Traveling Salesman Problem (TSP) Environment#

We provide here a Jax JIT-able implementation of the traveling salesman problem (TSP).

TSP is a well-known combinatorial optimization problem. Given a set of cities and the distances between them, the goal is to determine the shortest route that visits each city exactly once and finishes in the starting city. The problem is NP-complete, thus there is no known algorithm both correct and fast (i.e., that runs in polynomial time) for any instance of the problem.

When the environment is reset, a new problem instance is generated by sampling coordinates (a pair for each city) from a uniform distribution between 0 and 1. The number of cities is a parameter of the environment.
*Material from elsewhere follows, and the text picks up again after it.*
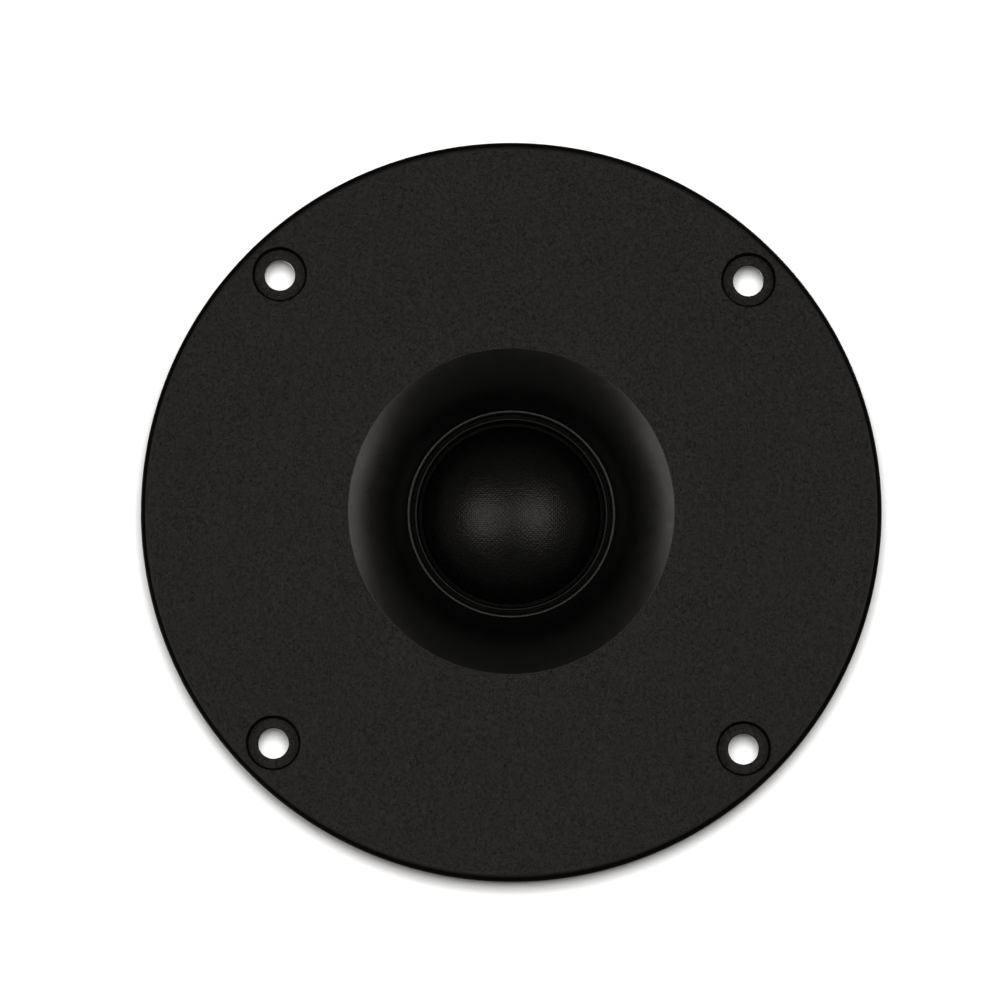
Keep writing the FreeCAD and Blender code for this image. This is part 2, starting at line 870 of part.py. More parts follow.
def make_tab(node, middle_x, width):
    """A push-on tab, flat across Y, with a chamfered tip and a hole near it."""
    body = new_body(node)
    left, right = f"{middle_x} - {width} / 2", f"{middle_x} + {width} / 2"
    blade = new_sketch(body, f"{node}_outline", "XZ_Plane", "dims.tab_near_y")
    corners = [
        (left, "dims.tab_front_z"),
        (left, "dims.tab_rear_z + dims.tab_tip"),
        (f"{left} + dims.tab_tip", "dims.tab_rear_z"),
        (f"{right} - dims.tab_tip", "dims.tab_rear_z"),
        (right, "dims.tab_rear_z + dims.tab_tip"),
        (right, "dims.tab_front_z"),
    ]
    draw_path(blade, corners, closed=True)
    extrude(body, f"{node}_blade", blade, "dims.tab_thickness")
    far_y = "dims.tab_near_y + dims.tab_thickness"
    hole = new_sketch(body, f"{node}_hole", "XZ_Plane", far_y)
    draw_circle(hole, middle_x, "dims.tab_rear_z + dims.tab_hole_inset", "dims.tab_hole_r")
    extrude(body, f"{node}_eye", hole, "dims.tab_thickness", "Pocket")


def make_terminal_rivets():
    body = new_body("terminal_rivets")
    head = "dims.rivet_head_height"
    dish = f"((dims.rivet_head_r^2 + {head}^2) / (2 * {head}))"
    rivet = revolve_beside(
        body,
        "rivet",
        RIVET_X,
        RIVET_Y,
        [
            ("0", f"{BLOCK_REAR_Z} - {head}", dish, 1),
            ("dims.rivet_head_r", BLOCK_REAR_Z),
            ("dims.rivet_r", BLOCK_REAR_Z),
            ("dims.rivet_r", PLATE_Z),
            ("dims.rivet_head_r", PLATE_Z, dish, 1),
            ("0", f"{PLATE_Z} + {head}"),
        ],
    )
    mirror_across_x(body, rivet)


def make_solder_joints():
    """A cone of solder on each tab's near side, where its lead ends."""
    cones = []
    for side, name in ((-1, "solder_positive"), (1, "solder_negative")):
        cone = doc.addObject("Part::Cone", name)
        cone.setExpression("Radius1", "dims.solder_foot_r")
        cone.setExpression("Radius2", "dims.solder_top_r")
        cone.setExpression("Height", "dims.solder_height")
        cone.Placement = FreeCAD.Placement(V(0, 0, 0), FreeCAD.Rotation(V(0, 0, 1), V(0, 1, 0)))
        cone.setExpression("Placement.Base.x", f"{side} * dims.lead_x")
        cone.setExpression("Placement.Base.y", "-dims.tab_near_y")
        cone.setExpression("Placement.Base.z", "dims.lead_z")
        cones.append(cone)
    joints = doc.addObject("Part::Compound", "solder_joints")
    joints.Label = "solder_joints"
    joints.Links = cones
    subparts.append(joints)


# ---------------------------------------------------------------- build, check and write


def check_feature(feature):
    """Stop if a feature adds or removes nothing where it should."""
    base = feature.BaseFeature
    if base is None or base.Shape.isNull():
        return
    source = feature.Originals[0] if hasattr(feature, "Originals") else feature
    cuts = source.TypeId.split("::")[1] in ("Pocket", "Groove", "Hole")
    grown = feature.Shape.Volume - base.Shape.Volume
    if (grown >= 0) if cuts else (grown <= 0):
        raise RuntimeError(f"{feature.Name} changes the volume by {grown:.4f} mm3")


def check_everything():
    for thing in doc.Objects:
        if "Invalid" in thing.State or "Error" in thing.State:
            raise RuntimeError(f"{thing.Name} failed: {thing.State}")
        if hasattr(thing, "BaseFeature") and thing.TypeId != "PartDesign::Body":
            check_feature(thing)
    for subpart in subparts:
        if subpart.Shape.isNull() or not subpart.Shape.isValid():
            raise RuntimeError(f"{subpart.Label} has no valid shape")


make_faceplate()
make_flange_gasket()
make_diaphragm_ring()
make_diaphragm_seal()
make_surround()
make_dome()
make_coil()
make_lead("lead_positive", -1)
make_lead("lead_negative", 1)
make_top_plate()
make_magnet()
make_yoke()
make_copper_cap()
make_felts()
make_faceplate_screws()
make_terminal_block()
for tab in TABS:
    make_tab(*tab)
make_terminal_rivets()
make_solder_joints()

doc.recompute()
check_everything()
os.makedirs("parts", exist_ok=True)
for subpart in subparts:
    subpart.Shape.exportStep(f"parts/{subpart.Label}.step")
    solids = len(subpart.Shape.Solids)
    print(f"{subpart.Label}: {solids} solid(s), {subpart.Shape.Volume:.2f} mm3")
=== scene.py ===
"""Looks of a flanged soft-dome tweeter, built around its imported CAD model. Metres, row frame."""

import bmesh
import bpy
import json
import math
import random
from mathutils import Matrix, Vector, noise
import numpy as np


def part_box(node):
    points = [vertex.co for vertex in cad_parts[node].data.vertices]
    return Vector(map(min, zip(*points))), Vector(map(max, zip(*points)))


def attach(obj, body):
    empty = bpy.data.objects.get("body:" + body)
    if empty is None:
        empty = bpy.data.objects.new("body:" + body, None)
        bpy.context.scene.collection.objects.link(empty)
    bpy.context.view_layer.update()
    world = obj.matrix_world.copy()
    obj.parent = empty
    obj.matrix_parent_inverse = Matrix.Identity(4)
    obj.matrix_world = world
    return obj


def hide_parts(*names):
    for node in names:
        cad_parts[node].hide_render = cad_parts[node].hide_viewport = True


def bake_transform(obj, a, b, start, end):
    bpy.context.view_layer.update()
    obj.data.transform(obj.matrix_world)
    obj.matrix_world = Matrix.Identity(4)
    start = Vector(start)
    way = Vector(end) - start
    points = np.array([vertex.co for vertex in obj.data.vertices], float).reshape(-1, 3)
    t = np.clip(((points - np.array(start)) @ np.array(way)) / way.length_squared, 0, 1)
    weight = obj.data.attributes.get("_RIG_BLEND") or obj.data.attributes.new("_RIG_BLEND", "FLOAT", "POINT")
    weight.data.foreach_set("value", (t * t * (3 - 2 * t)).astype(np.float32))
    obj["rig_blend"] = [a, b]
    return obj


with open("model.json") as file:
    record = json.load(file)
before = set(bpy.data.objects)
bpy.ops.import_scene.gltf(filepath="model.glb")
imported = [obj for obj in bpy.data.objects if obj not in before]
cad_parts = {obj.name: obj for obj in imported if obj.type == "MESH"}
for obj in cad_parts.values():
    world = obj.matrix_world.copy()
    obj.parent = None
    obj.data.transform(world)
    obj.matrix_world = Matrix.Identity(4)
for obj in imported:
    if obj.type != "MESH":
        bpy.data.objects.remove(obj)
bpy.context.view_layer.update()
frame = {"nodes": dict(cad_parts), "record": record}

MM = 0.001
NODES = frame["nodes"]
MOUNTS = {mount["name"]: mount for mount in frame["record"]["mounts"]}
FIXED, MOVING = "chassis", "diaphragm"
SEGMENTS = 240
SHARP = math.radians(35)  # edges that turn more than this stay crisp
noise.seed_set(7)  # noise_vector would otherwise change from run to run


def extent(node):
    """The largest radius, the foot and the top of a CAD node that is centred on the axis."""
    low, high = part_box(node)
    return high.x, low.z, high.z


FLANGE_R, BOSS_Z, FACE_Z = extent("faceplate")
PLATE_R, PLATE_REAR_Z, PLATE_Z = extent("top_plate")
MAGNET_R, MAGNET_REAR_Z, _ = extent("magnet")
YOKE_R, FLOOR_Z, POLE_Z = extent("yoke")
RING_R, RIM_Z, RING_Z = extent("diaphragm_ring")
BOSS_R = MOUNTS["baffle_boss"]["dims"]["r_mm"] * MM
HOLE_R = MOUNTS["fixing_holes"]["dims"]["hole_r_mm"] * MM
HOLE_CIRCLE_R = MOUNTS["fixing_holes"]["dims"]["pcd_mm"] / 2 * MM
HOLE_COUNT = MOUNTS["fixing_holes"]["dims"]["count"]
FIRST_HOLE = math.pi / HOLE_COUNT  # the angle of the first hole and of the first screw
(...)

A trajectory terminates when no new cities can be visited or the last action was invalid (i.e., the agent attempted to revisit a city).

Observation#

The observation given to the agent provides information on the problem layout, the visited/unvisited cities and the current position (city) of the agent.

coordinates: jax array (float) of shape (num_cities, 2), array of coordinates of each city.
position: jax array (int32) of shape (), identifier (index) of the last visited city.
trajectory: jax array (int32) of shape (num_cities,), city indices defining the route (-1 --> not filled yet).
action_mask: jax array (bool) of shape (num_cities,), binary values denoting whether a city can be visited.

Action#

The action space is a DiscreteArray of integer values in the range of [0, num_cities-1]. An action is the index of the next city to visit.

Reward#

The reward could be either:

Dense: the negative distance between the current city and the chosen next city to go to. It is 0 for the first chosen city, and for the last city, it also includes the distance to the initial city to complete the tour.
Sparse: the negative tour length at the end of the episode. The tour length is defined as the sum of the distances between consecutive cities. It is computed by starting at the first city and ending there, after visiting all the cities.

In both cases, the reward is a large negative penalty of -num_cities * sqrt(2) if the action is invalid, i.e. a previously selected city is selected again.

Registered Versions 📖#

TSP-v1: TSP problem with 20 randomly generated cities and a dense reward function.